→ PROBLEM REQUIREMENTS
Provide a single number: the count of lines containing the string "piece".

[Collected data entries]
###

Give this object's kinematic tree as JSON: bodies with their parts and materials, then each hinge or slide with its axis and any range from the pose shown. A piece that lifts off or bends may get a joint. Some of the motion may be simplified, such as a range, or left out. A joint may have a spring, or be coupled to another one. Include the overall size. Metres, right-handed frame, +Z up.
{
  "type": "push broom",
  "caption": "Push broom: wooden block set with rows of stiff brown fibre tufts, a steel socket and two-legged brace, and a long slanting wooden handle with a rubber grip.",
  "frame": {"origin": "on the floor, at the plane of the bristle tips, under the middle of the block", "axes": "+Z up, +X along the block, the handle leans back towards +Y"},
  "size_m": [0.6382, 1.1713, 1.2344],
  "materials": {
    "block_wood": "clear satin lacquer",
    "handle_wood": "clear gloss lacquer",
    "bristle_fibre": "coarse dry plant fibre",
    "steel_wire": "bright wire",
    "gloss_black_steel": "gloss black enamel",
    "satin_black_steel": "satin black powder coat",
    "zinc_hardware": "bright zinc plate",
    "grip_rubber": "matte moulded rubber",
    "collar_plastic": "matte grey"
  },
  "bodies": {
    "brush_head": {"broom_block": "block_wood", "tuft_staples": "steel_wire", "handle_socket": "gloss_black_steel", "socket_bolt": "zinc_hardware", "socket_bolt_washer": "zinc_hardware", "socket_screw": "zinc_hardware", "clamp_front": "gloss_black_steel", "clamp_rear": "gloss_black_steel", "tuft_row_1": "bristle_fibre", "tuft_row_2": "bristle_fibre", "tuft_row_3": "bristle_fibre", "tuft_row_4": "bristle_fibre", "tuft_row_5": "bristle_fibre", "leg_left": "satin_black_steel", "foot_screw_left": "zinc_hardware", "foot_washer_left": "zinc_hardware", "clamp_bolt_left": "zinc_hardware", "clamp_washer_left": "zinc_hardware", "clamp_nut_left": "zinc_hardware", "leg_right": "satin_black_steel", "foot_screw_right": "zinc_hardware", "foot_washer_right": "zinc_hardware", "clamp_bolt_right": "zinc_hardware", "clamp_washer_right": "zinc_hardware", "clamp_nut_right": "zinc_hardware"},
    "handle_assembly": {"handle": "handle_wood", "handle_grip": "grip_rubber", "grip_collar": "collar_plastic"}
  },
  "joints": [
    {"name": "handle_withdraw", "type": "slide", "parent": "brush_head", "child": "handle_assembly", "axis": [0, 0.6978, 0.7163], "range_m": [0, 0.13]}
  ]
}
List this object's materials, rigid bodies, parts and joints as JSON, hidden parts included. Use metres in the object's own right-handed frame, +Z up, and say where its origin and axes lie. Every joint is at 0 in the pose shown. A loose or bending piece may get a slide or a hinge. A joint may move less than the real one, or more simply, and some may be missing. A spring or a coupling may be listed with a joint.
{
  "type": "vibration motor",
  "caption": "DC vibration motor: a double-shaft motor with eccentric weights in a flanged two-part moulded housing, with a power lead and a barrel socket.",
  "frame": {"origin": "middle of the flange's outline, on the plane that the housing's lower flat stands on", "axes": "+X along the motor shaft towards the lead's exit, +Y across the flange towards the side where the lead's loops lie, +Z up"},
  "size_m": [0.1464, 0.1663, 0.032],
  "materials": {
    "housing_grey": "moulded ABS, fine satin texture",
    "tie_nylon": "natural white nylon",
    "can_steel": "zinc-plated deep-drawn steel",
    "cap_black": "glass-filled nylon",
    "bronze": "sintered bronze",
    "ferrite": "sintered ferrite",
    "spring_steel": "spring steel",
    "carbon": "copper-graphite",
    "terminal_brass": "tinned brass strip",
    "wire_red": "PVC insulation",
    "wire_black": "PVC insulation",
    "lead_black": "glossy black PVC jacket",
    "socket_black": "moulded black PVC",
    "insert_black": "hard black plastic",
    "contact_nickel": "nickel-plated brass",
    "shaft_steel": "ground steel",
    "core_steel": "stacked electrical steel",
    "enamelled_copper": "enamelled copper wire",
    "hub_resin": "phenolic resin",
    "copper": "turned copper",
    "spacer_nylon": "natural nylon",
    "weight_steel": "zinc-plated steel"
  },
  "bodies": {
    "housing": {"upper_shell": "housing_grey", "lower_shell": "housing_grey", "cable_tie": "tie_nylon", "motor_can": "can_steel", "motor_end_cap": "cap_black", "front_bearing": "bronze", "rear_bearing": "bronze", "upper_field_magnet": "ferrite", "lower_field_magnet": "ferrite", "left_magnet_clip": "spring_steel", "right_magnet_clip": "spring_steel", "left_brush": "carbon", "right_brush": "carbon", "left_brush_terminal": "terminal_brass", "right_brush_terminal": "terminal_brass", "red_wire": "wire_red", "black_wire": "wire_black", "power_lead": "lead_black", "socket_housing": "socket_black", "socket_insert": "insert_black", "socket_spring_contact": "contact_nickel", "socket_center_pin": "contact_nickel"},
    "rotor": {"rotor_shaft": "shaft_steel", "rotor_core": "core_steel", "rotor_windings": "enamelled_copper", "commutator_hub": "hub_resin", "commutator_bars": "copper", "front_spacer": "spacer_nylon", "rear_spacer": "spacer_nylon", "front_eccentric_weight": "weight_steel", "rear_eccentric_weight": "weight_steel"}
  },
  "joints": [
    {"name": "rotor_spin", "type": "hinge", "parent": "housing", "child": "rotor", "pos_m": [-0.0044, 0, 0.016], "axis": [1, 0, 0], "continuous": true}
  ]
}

###

→ FINAL ANSWER
2